Saturday, March 16, 2024

Rockchip NPU update 1: A walk in the park?

During the past weeks I have paused work on the driver for the Vivante NPU and have started work on a new driver, for Rockchip's own NPU IP, as used in SoCs such as RK3588(S) and RK3568.

The version of the NPU in the RK3588 claims a performance of 6 TOPS across its 3 cores, though from what I have read, people are having trouble making use of more than one core in parallel, with the closed source driver.

A nice walk in the park

Rockchip, as most other vendors of NPU IP, provides a GPLed kernel driver and pushes out their userspace driver in binary form. The kernel driver is pleasantly simple and relatively up-to-date in regards of its use of internal kernel APIs. The userspace stack though is notoriously buggy and difficult to use, with basic features still unimplemented and performance being quite below what the hardware should be able to achieve.

To be clear, this is on top of the usual problems related to closed-source drivers. I get the impression that Rockchip's NPU team is really understaffed.

Other people had already looked at reverse-engineering the HW so they could address the limitations and bugs in the closed source driver, and use it in situations not supported by Rockchip. I used information acquired by Pierre-Hugues Husson and Jasbir Matharu to get started, a big thanks to them!

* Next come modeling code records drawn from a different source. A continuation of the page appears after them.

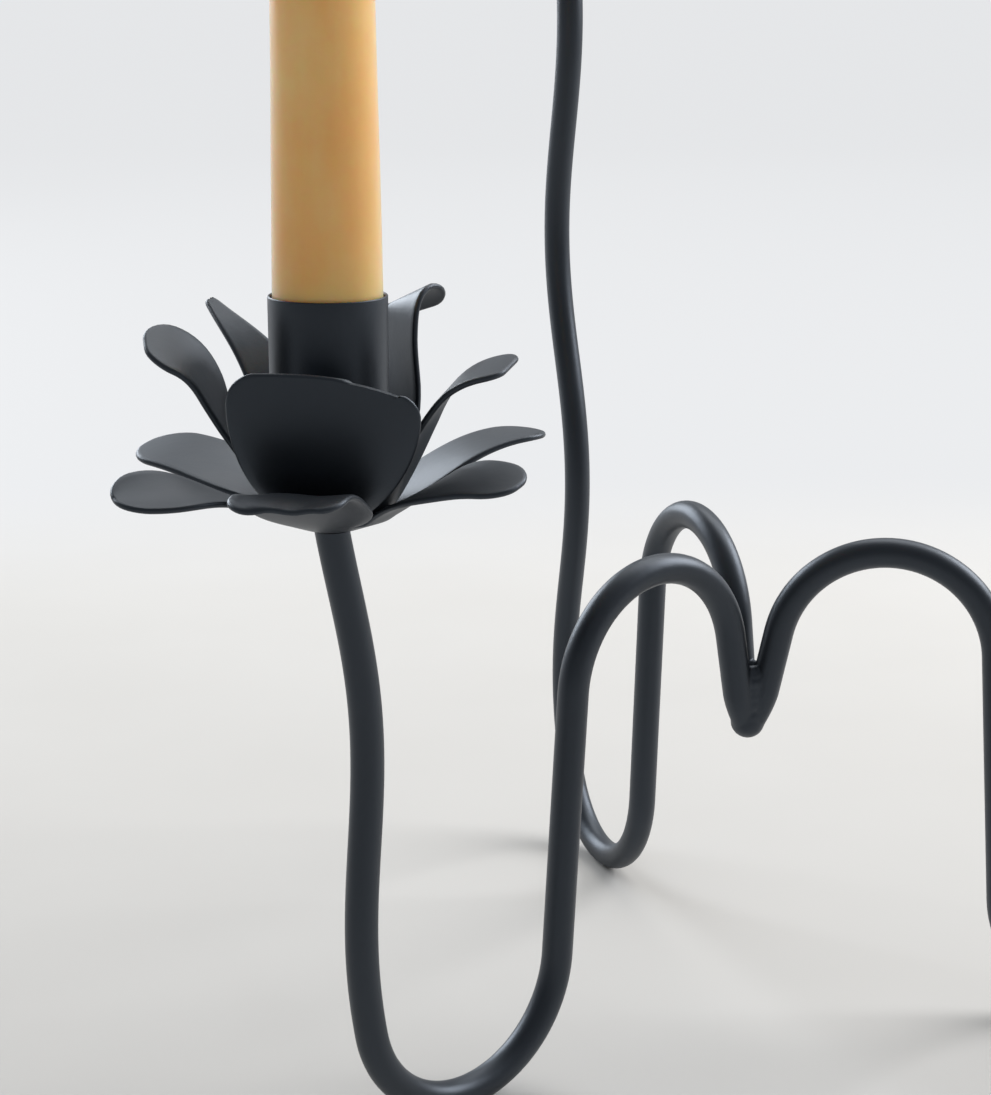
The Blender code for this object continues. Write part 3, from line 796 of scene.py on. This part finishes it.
def add_lights(hub):
    """Three soft panels above and behind the object, and a broad dim one for the far wall."""
    middle = hub + Vector((0, 0, LIGHT_AIM_Z))
    for name, target, (place, size, power, colour) in (
            ("ceiling", hub, CEILING), ("window", middle, WINDOW),
            ("left_side", middle, LEFT_SIDE)):
        add_area(name, hub + Vector(place), target, size, power, colour)
    away = Vector((math.cos(CAMERA_AZIMUTH), math.sin(CAMERA_AZIMUTH), 0))
    wall = hub + away * WALL_DISTANCE + Vector((0, 0, WALL_HEIGHT))
    add_area("wall", wall, middle, WALL_SIZE, WALL_POWER, WALL_COLOUR)


def add_world():
    """A dim cool room that lights the object, seen as the same pale tone as the far floor."""
    world = bpy.data.worlds.new("soft_room")
    world.use_nodes = True
    tree = world.node_tree
    room = tree.nodes["Background"]
    room.inputs["Color"].default_value = (*WORLD_COLOUR, 1.0)
    room.inputs["Strength"].default_value = WORLD_STRENGTH
    backdrop = tree.nodes.new("ShaderNodeBackground")
    backdrop.inputs["Color"].default_value = (*FLOOR_GLOW, 1.0)
    rays = tree.nodes.new("ShaderNodeLightPath")
    choose = tree.nodes.new("ShaderNodeMixShader")
    tree.links.new(rays.outputs["Is Camera Ray"], choose.inputs[0])
    tree.links.new(room.outputs[0], choose.inputs[1])
    tree.links.new(backdrop.outputs[0], choose.inputs[2])
    tree.links.new(choose.outputs[0], tree.nodes["World Output"].inputs["Surface"])
    bpy.context.scene.world = world


def add_camera(hub):
    """Camera at the photograph's height, distance and angle."""
    data = bpy.data.cameras.new("camera")
    data.sensor_width = SENSOR
    data.lens = LENS
    camera = bpy.data.objects.new("camera", data)
    camera.location = hub + Vector(CAMERA_PLACE)
    level = math.cos(CAMERA_PITCH)
    look = Vector((level * math.cos(CAMERA_AZIMUTH), level * math.sin(CAMERA_AZIMUTH),
                   -math.sin(CAMERA_PITCH)))
    camera.rotation_euler = look.to_track_quat("-Z", "Y").to_euler()
    bpy.context.scene.collection.objects.link(camera)
    bpy.context.scene.camera = camera


hub_place = build_object()
add_camera(hub_place)
add_floor(hub_place)
add_world()
add_lights(hub_place)
bpy.context.scene.view_settings.view_transform = "Standard"

bpy.context.view_layer.update()
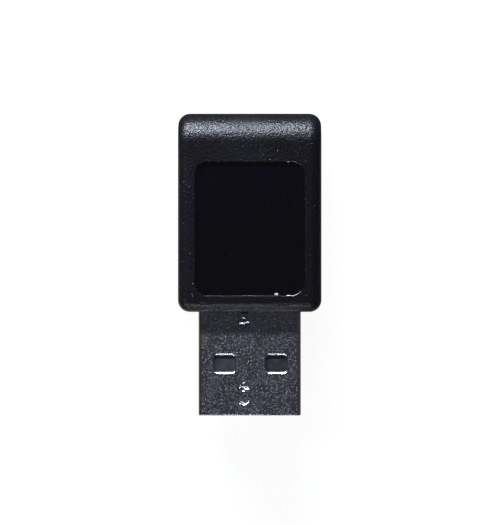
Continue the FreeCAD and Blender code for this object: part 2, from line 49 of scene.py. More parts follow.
# Shader nodes: a wire is one output socket, and sums on wires add Math nodes
class Wire:
    def __init__(self, shader, socket):
        self.shader = shader
        self.socket = socket

    def work(self, operation, *values):
        return self.shader.add("ShaderNodeMath", {"operation": operation}, dict(enumerate(values)))

    def __add__(self, other):
        return self.work("ADD", self, other)

    def __sub__(self, other):
        return self.work("SUBTRACT", self, other)

    def __mul__(self, other):
        return self.work("MULTIPLY", self, other)

    def __truediv__(self, other):
        return self.work("DIVIDE", self, other)

    def __pow__(self, other):
        return self.work("POWER", self, other)

    def __radd__(self, other):
        return self.work("ADD", other, self)

    def __rsub__(self, other):
        return self.work("SUBTRACT", other, self)

    def __rmul__(self, other):
        return self.work("MULTIPLY", other, self)

    def __abs__(self):
        return self.work("ABSOLUTE", self)

    def above(self, limit):
        return self.work("GREATER_THAN", self, limit)

    def below(self, limit):
        return self.work("LESS_THAN", self, limit)

    def highest(self, other):
        return self.work("MAXIMUM", self, other)

    def lowest(self, other):
        return self.work("MINIMUM", self, other)

    def ramp(self, low, high):
        settings = {"interpolation_type": "SMOOTHSTEP"}
        values = {"Value": self, "From Min": low, "From Max": high}
        return self.shader.add("ShaderNodeMapRange", settings, values)


# A node tree with one way to add a node: its type, its settings, then its sockets
class NodeTree:
    def __init__(self, tree):
        self.tree = tree
        tree.nodes.clear()

    def put(self, kind, settings=None, values=None):
        node = self.tree.nodes.new(kind)
        for name, value in (settings or {}).items():
            setattr(node, name, value)
        for name, value in (values or {}).items():
            if isinstance(value, Wire):
                self.tree.links.new(value.socket, node.inputs[name])
            else:
                node.inputs[name].default_value = value
        return node

    def add(self, kind, settings=None, values=None, output=0):
        return Wire(self, self.put(kind, settings, values).outputs[output])

    def axes(self, vector, names="XYZ"):
        parts = self.put("ShaderNodeSeparateXYZ", None, {0: vector})
        return [Wire(self, parts.outputs[axis]) for axis in names]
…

After the initial environment was setup (had to forward-port their kernel driver to v6.8), I wrote a simple library that can be loaded in the process with LD_PRELOAD and that, by overriding the ioctl and other syscalls, I was able to dump the buffers that the proprietary userspace driver sends to the hardware.

I started looking at a buffer that from the debug logs of the proprietary driver contained register writes, and when looking at the register descriptions in the TRM, I saw that it had to be closely based on NVIDIA's NVDLA open-source NPU IP.

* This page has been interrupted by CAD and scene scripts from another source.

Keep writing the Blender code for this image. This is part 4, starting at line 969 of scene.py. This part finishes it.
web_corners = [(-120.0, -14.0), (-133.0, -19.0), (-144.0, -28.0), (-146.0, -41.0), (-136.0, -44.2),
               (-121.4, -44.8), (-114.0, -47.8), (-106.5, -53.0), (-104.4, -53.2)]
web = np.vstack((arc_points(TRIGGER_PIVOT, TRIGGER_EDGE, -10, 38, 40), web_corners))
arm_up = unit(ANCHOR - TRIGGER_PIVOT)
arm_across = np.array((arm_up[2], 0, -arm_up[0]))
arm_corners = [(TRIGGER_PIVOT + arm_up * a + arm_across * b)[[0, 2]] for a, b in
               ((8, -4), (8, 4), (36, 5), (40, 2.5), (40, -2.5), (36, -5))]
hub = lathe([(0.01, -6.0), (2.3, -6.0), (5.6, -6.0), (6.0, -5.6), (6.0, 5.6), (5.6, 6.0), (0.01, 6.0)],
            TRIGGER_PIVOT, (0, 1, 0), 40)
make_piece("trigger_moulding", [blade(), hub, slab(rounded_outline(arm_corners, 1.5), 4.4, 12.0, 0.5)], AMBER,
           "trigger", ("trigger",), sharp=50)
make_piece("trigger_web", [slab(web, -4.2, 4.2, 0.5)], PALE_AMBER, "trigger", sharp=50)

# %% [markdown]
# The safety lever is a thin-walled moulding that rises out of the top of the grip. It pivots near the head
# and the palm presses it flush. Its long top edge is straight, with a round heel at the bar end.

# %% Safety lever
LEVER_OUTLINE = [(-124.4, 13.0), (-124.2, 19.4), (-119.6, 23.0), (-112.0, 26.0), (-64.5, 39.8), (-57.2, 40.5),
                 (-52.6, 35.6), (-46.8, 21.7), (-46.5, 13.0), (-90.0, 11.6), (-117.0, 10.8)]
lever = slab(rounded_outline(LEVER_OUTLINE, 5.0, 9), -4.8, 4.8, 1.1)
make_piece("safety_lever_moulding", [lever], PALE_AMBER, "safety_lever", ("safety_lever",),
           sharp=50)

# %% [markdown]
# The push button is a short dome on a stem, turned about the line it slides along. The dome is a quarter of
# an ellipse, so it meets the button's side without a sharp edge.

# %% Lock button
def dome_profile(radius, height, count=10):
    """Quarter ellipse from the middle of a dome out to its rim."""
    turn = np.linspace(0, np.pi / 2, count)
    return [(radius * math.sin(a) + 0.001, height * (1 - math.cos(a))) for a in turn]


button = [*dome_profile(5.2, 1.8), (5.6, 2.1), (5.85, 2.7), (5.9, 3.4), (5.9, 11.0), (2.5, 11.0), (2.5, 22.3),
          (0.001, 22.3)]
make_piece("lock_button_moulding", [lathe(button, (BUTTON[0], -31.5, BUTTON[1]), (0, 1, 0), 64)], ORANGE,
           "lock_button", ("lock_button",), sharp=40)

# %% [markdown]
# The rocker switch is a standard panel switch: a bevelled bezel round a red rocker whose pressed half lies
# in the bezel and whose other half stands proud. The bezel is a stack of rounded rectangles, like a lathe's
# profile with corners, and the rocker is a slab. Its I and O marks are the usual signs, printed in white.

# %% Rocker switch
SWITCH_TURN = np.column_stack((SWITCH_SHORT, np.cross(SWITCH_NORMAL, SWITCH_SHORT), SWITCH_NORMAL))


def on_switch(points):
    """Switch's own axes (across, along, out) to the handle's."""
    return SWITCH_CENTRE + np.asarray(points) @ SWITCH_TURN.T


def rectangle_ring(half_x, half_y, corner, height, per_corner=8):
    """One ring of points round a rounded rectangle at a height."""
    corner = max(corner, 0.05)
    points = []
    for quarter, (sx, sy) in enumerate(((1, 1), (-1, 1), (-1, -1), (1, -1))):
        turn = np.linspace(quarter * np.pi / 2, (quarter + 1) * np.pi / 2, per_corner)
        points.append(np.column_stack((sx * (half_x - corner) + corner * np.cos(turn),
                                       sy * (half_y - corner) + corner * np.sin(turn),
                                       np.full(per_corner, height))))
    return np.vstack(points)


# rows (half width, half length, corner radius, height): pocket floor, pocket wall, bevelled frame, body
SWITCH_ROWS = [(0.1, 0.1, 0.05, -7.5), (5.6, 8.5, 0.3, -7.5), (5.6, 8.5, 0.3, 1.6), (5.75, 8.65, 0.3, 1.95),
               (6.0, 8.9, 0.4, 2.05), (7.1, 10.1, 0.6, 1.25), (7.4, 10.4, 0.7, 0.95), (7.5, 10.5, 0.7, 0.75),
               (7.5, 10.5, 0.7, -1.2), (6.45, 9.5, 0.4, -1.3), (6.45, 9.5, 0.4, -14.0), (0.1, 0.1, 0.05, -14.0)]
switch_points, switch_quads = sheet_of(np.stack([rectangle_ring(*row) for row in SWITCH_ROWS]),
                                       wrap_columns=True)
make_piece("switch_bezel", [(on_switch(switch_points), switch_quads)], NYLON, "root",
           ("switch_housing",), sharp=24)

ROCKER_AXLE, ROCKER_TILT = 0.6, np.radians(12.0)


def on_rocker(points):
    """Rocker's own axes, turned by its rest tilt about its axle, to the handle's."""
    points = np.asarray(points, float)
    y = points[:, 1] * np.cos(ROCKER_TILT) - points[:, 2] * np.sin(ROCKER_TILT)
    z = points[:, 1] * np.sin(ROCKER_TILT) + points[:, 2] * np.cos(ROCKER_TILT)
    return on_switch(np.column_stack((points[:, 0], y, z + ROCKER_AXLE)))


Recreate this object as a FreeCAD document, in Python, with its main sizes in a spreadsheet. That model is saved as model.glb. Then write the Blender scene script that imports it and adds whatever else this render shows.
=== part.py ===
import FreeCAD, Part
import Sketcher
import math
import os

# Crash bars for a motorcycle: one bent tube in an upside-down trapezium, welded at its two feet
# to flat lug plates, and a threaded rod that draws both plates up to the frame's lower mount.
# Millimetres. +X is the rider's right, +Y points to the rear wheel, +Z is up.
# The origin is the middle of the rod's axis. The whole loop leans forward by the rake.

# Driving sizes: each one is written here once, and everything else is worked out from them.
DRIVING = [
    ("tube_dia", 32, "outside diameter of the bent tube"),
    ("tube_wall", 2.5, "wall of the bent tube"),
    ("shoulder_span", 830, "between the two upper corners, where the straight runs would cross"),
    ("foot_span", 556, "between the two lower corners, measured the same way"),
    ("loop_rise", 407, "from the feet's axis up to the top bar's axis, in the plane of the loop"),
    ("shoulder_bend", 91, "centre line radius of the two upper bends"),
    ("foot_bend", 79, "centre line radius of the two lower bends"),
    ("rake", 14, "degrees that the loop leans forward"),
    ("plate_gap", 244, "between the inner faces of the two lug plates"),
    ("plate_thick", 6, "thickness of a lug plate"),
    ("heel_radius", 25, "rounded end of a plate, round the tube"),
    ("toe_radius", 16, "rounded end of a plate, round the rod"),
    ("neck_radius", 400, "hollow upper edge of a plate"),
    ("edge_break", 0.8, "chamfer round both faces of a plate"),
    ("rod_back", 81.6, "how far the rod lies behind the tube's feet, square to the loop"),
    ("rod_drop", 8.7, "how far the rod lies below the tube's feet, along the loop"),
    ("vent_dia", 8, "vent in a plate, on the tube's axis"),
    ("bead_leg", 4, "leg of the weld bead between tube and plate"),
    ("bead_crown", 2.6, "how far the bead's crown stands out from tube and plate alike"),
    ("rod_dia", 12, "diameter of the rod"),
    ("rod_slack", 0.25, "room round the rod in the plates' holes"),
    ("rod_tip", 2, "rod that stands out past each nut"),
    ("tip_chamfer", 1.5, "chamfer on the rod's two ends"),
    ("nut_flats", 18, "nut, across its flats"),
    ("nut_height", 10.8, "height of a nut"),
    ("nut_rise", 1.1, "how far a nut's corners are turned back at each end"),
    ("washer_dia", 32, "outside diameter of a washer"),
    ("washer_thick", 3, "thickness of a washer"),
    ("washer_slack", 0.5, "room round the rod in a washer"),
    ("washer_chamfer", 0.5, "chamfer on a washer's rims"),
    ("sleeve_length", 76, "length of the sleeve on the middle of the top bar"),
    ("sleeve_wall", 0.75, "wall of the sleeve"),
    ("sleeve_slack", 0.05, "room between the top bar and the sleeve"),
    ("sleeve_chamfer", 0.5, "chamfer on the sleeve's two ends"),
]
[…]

With Rockchip's (terse) description of the registers, NVDLA's documentation and source code for both the hardware and the userspace driver, I have been able to make progress several times faster than I was able to when working on VeriSilicon's driver (for which I had zero documentation).

Right now I am at the stage at which I am able to correctly execute TensorFLow Lite's Conv2D and DepthwiseConv2D operations with different combinations of input dimensions, weight dimensions, strides and padding. Next is to support multiple output channels.

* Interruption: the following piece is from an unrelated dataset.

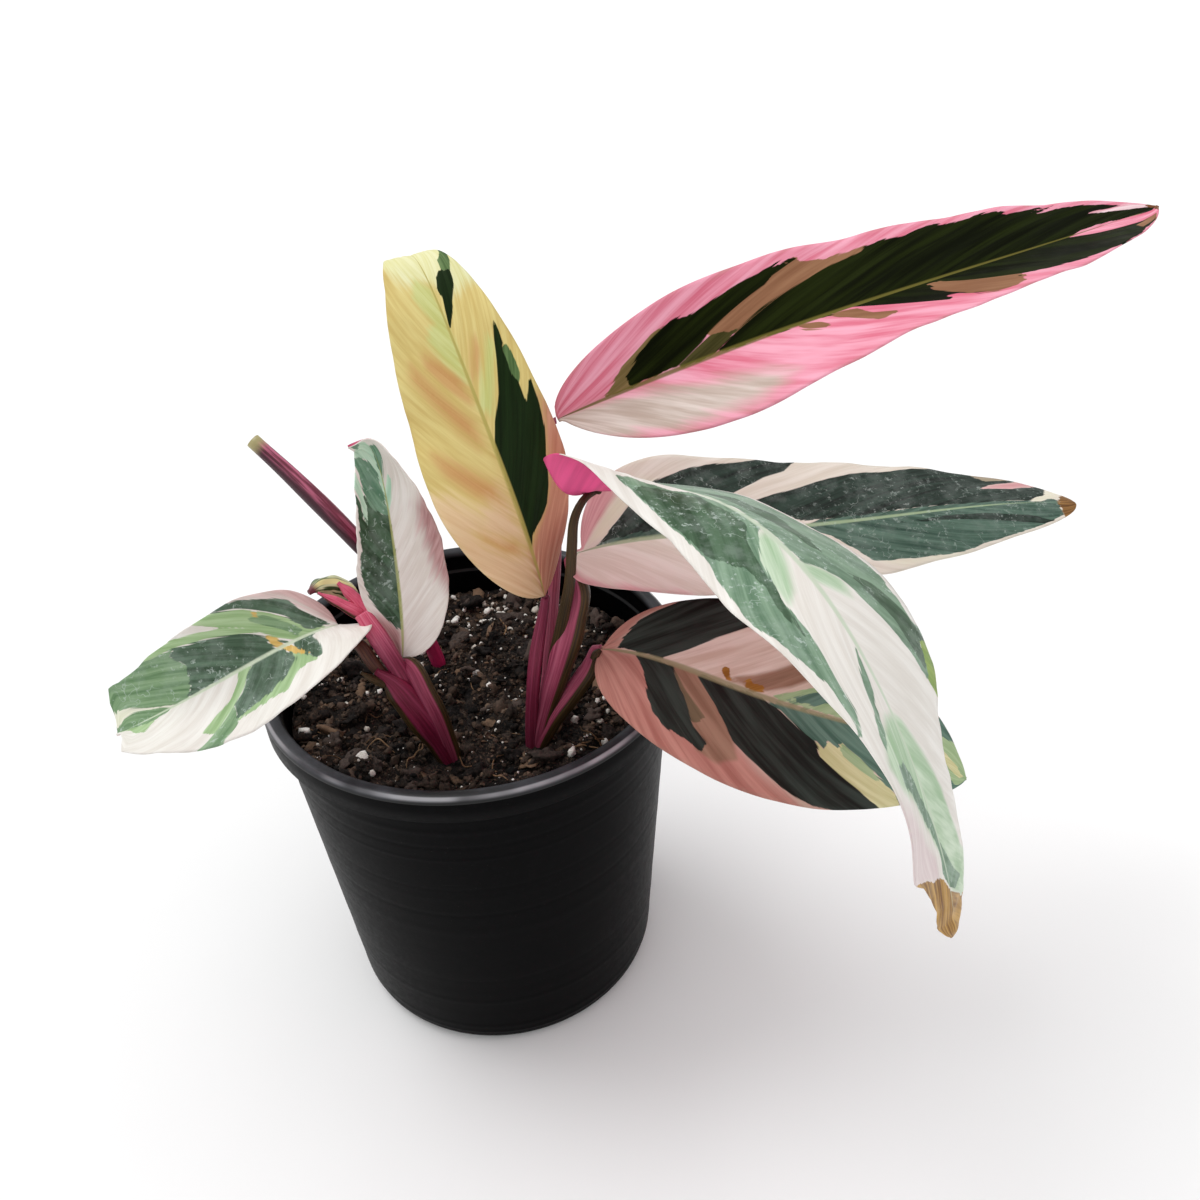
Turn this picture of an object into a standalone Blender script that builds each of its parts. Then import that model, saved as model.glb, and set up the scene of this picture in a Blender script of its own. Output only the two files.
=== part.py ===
"""A young stromanthe with cream and pink marked leaves, growing in a black nursery pot.

Metres, +Z up. The pot stands on z = 0 with its axis on Z. The sizes below are in millimetres and degrees.
"""

import math

import bpy
import numpy as np
from mathutils import Vector, noise

MM = 0.001
CLEARANCE = 0.3  # gap kept between pieces that touch

# Pot, a turned plastic shell
POT_HEIGHT = 125.0
RIM_RADIUS = 65.0
NECK_RADIUS = 61.5
BASE_RADIUS = 52.5
WALL = 1.3
FLOOR = 1.8
LIP_HEIGHT = 9.0
LIP_SKIN = 1.3
LIP_ROUND = 2.0
HEEL_ROUND = 5.0
STEP_DEPTH = 8.0  # a step inside the wall, this far below the rim
STEP_WIDTH = 0.9
ARC_STEPS = 3
POT_SIDES = 48
DRAIN_COUNT = 8
DRAIN_RADIUS = 4.5
DRAIN_CIRCLE = 39.0
DRAIN_SIDES = 12

# Soil, filling the pot to below its rim
SOIL_TOP = 109.0
SOIL_RINGS = 13
SOIL_SIDES = 44
LUMP_HEIGHT = 5.0
LUMP_SIZE = 10.0
CRUMB_HEIGHT = 2.0
CRUMB_SIZE = 4.0
LUMP_FADE = 5.0  # the lumps die away this near the pot's wall

# Stems, which stand in plain holes in the soil
STEM_SIDES = 10
STEM_STATIONS = 9
FOOT_DEPTH = 26.0
FOOT_ABOVE = 5.0
FEET = {"stems_left": (-12.0, -29.0, 4.2), "stems_right": (15.2, -29.5, 4.0)}  # x, y and radius
HOLE_FUNNEL = ((-3.0, 0.0), (0.5, 1.5), (8.0, 9.0))  # height over the soil's level, and extra radius
FIRM_SOIL = 8.0  # the soil is firmed down this far round a foot
BLADE_LEAD = 2.0  # a stalk runs straight this far before its blade
BLADE_SEAT = 0.5  # from a stalk's end to the blade's base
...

I'm currently using Rockchip's kernel, but as soon as I'm able to run object detection models with decent hardware utilization, I plan to start writing a new kernel driver for mainlining.

Rockchip's kernel driver has gems such as passing addresses in the kernel address space across the UAPI...

Tests run fast and reliably, even with high concurrency:

tomeu@arm-64:~/mesa$ TEFLON_TEST_DELEGATE=~/mesa/build/src/gallium/targets/teflon/libteflon.so TEFLON_TEST_DATA=src/gallium/targets/teflon/tests LD_LIBRARY_PATH=/home/tomeu/tflite-vx-delegate/build/_deps/tensorflow-build/ ~/.cargo/bin/gtest-runner run --gtest /home/tomeu/mesa/build/src/gallium/targets/teflon/test_teflon --output /tmp -j8 --tests-per-group 1 --baseline ~/mesa/src/gallium/drivers/rocket/ci/rocket-rk3588-fails.txt --flakes ~/mesa/src/gallium/drivers/rocket/ci/rocket-rk3588-flakes.txt  --skips ~/mesa/src/gallium/drivers/rocket/ci/rocket-rk3588-skips.txt
Running gtest on 8 threads in 1-test groups
Pass: 0, Duration: 0
Pass: 139, Skip: 14, Duration: 2, Remaining: 2
Pass: 277, Skip: 22, Duration: 4, Remaining: 0
Pass: 316, Skip: 24, Duration: 4, Remaining: 0

You can find the source code in this branch.